Dataset Subsetting Based on Dataset, Numerical, String, or Regex Field¶
Category Paths
Follow one of these paths in the Orion user interface, to find the floe.
Task-based/Data Science/Filtering
Description
Subset an input dataset based on dataset or based on a specified numerical, string, or regex field. The specified field type must be chosen in the Subset Type parameter. It only does one type of subsetting at a time, based on the string subset type chosen.
If the string subset type is chosen, records whose values in the specified string`_`field that match the string`_`constant`_`value parameter will be emitted to the matched dataset.
If the regex subset type is chosen, records whose values in the specified regex`_`field that match the regular expression given in the regex parameter will be emitted to the matched dataset.
If the numerical subset type is chosen, records whose values in their specified numerical`_`field that satisfy the chosen numerical relationship numerical`_`constant`_`value parameter will be emitted to the matched dataset. Integer or float values can be used for the constant and field values.

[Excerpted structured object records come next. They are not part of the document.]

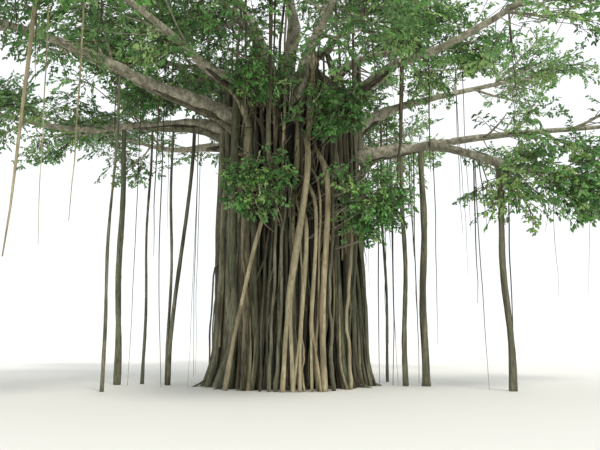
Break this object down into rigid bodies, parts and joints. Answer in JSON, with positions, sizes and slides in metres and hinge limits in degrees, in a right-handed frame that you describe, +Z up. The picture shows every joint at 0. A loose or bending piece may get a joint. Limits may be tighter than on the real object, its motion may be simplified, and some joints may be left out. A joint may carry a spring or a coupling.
{
  "type": "banyan tree",
  "caption": "Whole banyan tree: a broad trunk of roots grown together, spreading boughs, free roots down to the ground and masses of small leaves.",
  "frame": {"origin": "on the ground, in the flat cut under the trunk, on the trunk's axis", "axes": "+Z up the trunk, +X to the right and -Y to the viewer in the side that the picture shows"},
  "size_m": [28.0425, 25.9115, 17.9343],
  "materials": {
    "bark": "rough grey-brown bark, furrowed along the cords of the trunk",
    "free_root": "paler, smoother tan bark of free roots",
    "foliage": "small glossy leaves on thin twigs"
  },
  "bodies": {
    "root": {"trunk": "bark", "bough_right": "bark", "bough_right_back": "bark", "bough_back_right": "bark", "bough_back": "bark", "bough_left_back": "bark", "bough_left": "bark", "bough_left_front": "bark", "bough_front_left": "bark", "bough_front_right": "bark", "bough_right_front": "bark", "bough_climbing_1": "bark", "bough_climbing_2": "bark", "bough_climbing_3": "bark", "bough_climbing_4": "bark", "bough_climbing_5": "bark", "bough_climbing_6": "bark", "bough_top_1": "bark", "bough_top_2": "bark", "bough_top_3": "bark", "bough_drooping": "bark", "root_great": "free_root", "root_slanting": "free_root", "root_front_1": "free_root", "root_front_2": "free_root", "root_front_3": "free_root", "root_left_outer": "free_root", "root_left_mid": "free_root", "root_left_inner": "free_root", "root_left_near": "free_root", "root_left_front": "free_root", "root_right_inner": "free_root", "root_right_mid": "free_root", "root_right_stout": "free_root", "root_right_outer": "free_root", "root_back": "free_root", "foliage_right": "foliage", "foliage_right_back": "foliage", "foliage_back_right": "foliage", "foliage_back": "foliage", "foliage_left_back": "foliage", "foliage_left": "foliage", "foliage_left_front": "foliage", "foliage_front_left": "foliage", "foliage_front_right": "foliage", "foliage_right_front": "foliage", "foliage_climbing_1": "foliage", "foliage_climbing_2": "foliage", "foliage_climbing_3": "foliage", "foliage_climbing_4": "foliage", "foliage_climbing_5": "foliage", "foliage_climbing_6": "foliage", "foliage_top_1": "foliage", "foliage_top_2": "foliage", "foliage_top_3": "foliage", "foliage_drooping": "foliage", "shoot_top": "foliage", "shoot_centre": "foliage", "shoot_left": "foliage", "shoot_right": "foliage"}
  },
  "joints": []
}
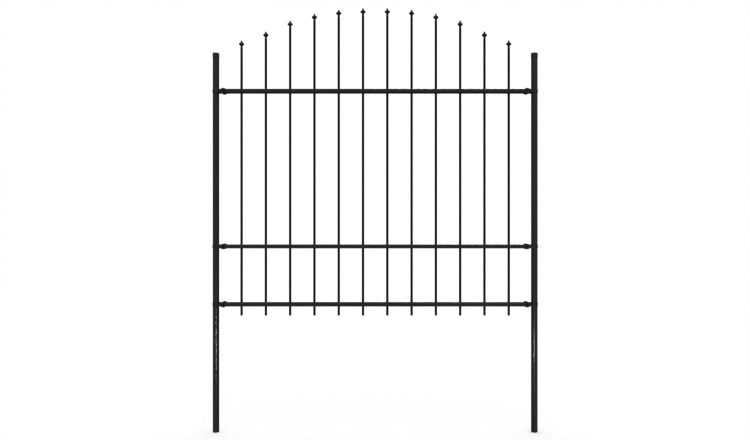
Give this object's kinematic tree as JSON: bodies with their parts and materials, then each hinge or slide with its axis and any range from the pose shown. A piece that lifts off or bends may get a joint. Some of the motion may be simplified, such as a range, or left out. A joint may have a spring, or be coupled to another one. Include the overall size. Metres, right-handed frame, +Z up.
{
  "type": "spear top steel fence panel",
  "caption": "Steel fence panel with round posts, flat-lying rails clamped to them, and thin round pickets whose spear heads rise in a bell curve.",
  "frame": {"origin": "centre of the left post's foot, on the plane of both posts' feet", "axes": "+X runs along the panel from the left post to the right post, +Y points to the back of the panel, where the nuts are, and +Z points up the posts"},
  "size_m": [1.7352, 0.0488, 2.2625],
  "materials": {
    "post_paint": "satin black powder coat on round steel tube",
    "rail_paint": "satin black powder coat on rectangular steel tube",
    "picket_paint": "satin black powder coat on thin round steel tube",
    "spear_head_paint": "satin black powder coat over a slightly rough casting",
    "clamp_paint": "satin black powder coat on bent steel strap",
    "screw_steel": "black oxide steel, low sheen",
    "cap_plastic": "fine-grained black moulded plastic"
  },
  "bodies": {
    "root": {"clamp_bottom_left": "clamp_paint", "clamp_bottom_right": "clamp_paint", "clamp_middle_left": "clamp_paint", "clamp_middle_right": "clamp_paint", "clamp_nuts": "screw_steel", "clamp_screws": "screw_steel", "clamp_top_left": "clamp_paint", "clamp_top_right": "clamp_paint", "picket_01": "picket_paint", "picket_02": "picket_paint", "picket_03": "picket_paint", "picket_04": "picket_paint", "picket_05": "picket_paint", "picket_06": "picket_paint", "picket_07": "picket_paint", "picket_08": "picket_paint", "picket_09": "picket_paint", "picket_10": "picket_paint", "picket_11": "picket_paint", "picket_12": "picket_paint", "post_cap_left": "cap_plastic", "post_cap_right": "cap_plastic", "post_left": "post_paint", "post_right": "post_paint", "rail_bottom": "rail_paint", "rail_middle": "rail_paint", "rail_top": "rail_paint", "spear_head_01": "spear_head_paint", "spear_head_02": "spear_head_paint", "spear_head_03": "spear_head_paint", "spear_head_04": "spear_head_paint", "spear_head_05": "spear_head_paint", "spear_head_06": "spear_head_paint", "spear_head_07": "spear_head_paint", "spear_head_08": "spear_head_paint", "spear_head_09": "spear_head_paint", "spear_head_10": "spear_head_paint", "spear_head_11": "spear_head_paint", "spear_head_12": "spear_head_paint"}
  },
  "joints": []
}
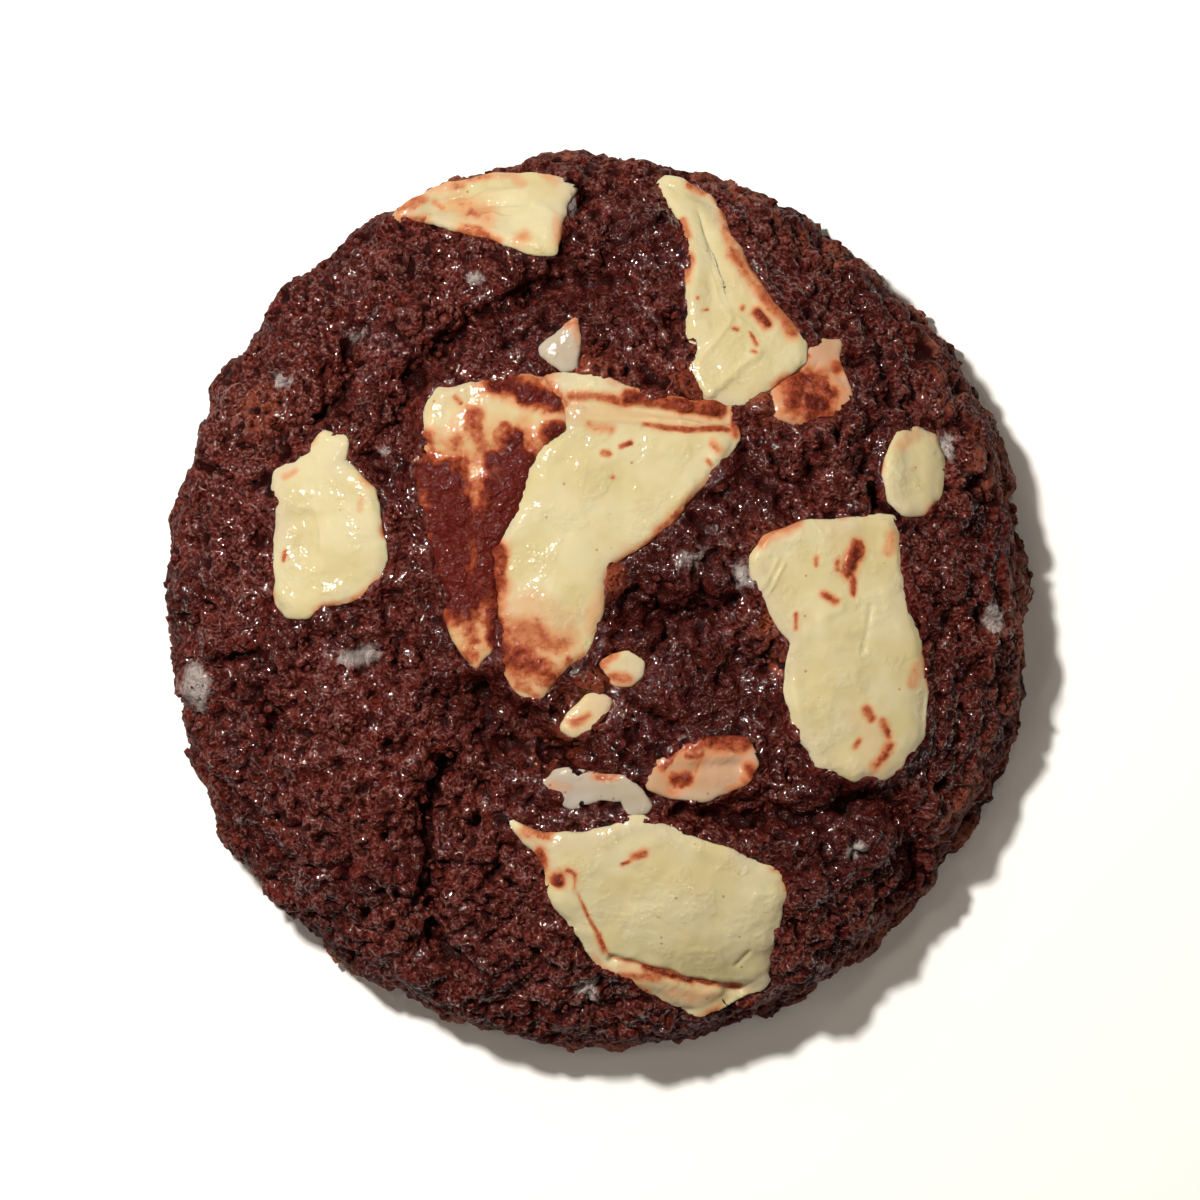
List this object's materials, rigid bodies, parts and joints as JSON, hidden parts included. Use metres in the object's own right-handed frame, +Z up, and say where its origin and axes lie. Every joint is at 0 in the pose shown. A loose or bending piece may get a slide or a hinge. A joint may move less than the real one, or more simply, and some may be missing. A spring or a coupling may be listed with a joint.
{
  "type": "red velvet cookie",
  "caption": "Thick round red velvet cookie with a craggy domed top and broken white chocolate pieces baked into it.",
  "frame": {"origin": "middle of the flat base, at the centre of the bounding box's bottom face", "axes": "+Z up through the top; +Y towards the edge where two pieces of chocolate reach the rim; +X to the right of it seen from above"},
  "size_m": [0.0857, 0.0887, 0.0221],
  "materials": {
    "dough": "craggy baked crumb, dark brown-red, glossier and darker where fat has soaked in",
    "chocolate": "waxy, softly glossy cream, stained by the dough"
  },
  "bodies": {
    "root": {"cookie": "dough", "chunk_front": "chocolate", "chunk_right": "chocolate", "chunk_long": "chocolate", "chunk_centre": "chocolate", "chunk_centre_left": "chocolate", "chunk_back": "chocolate", "chunk_left": "chocolate", "chunk_right_small": "chocolate", "chunk_pink_front": "chocolate", "chunk_pink_back": "chocolate", "chunk_sliver": "chocolate", "bit_middle": "chocolate", "bit_low": "chocolate", "melted_ribbon": "chocolate"}
  },
  "joints": []
}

If the dataset subset type is chosen, this floe subsets the ‘input’ dataset based on whether its molecules exist in the ‘reference’ dataset. The molecule equivalence is determined by canonical SMILES matching. If this option is chosen, this floe has to generate and cache all SMILES representations of the molecules in the ‘reference’ dataset; therefore, this option is not suitable for handling a very large dataset.
Output ports:
Records that satisfy the given subset criteria will be sent to the matched dataset.
Records that do not match will be sent to the unmatched dataset if output of this data is chosen.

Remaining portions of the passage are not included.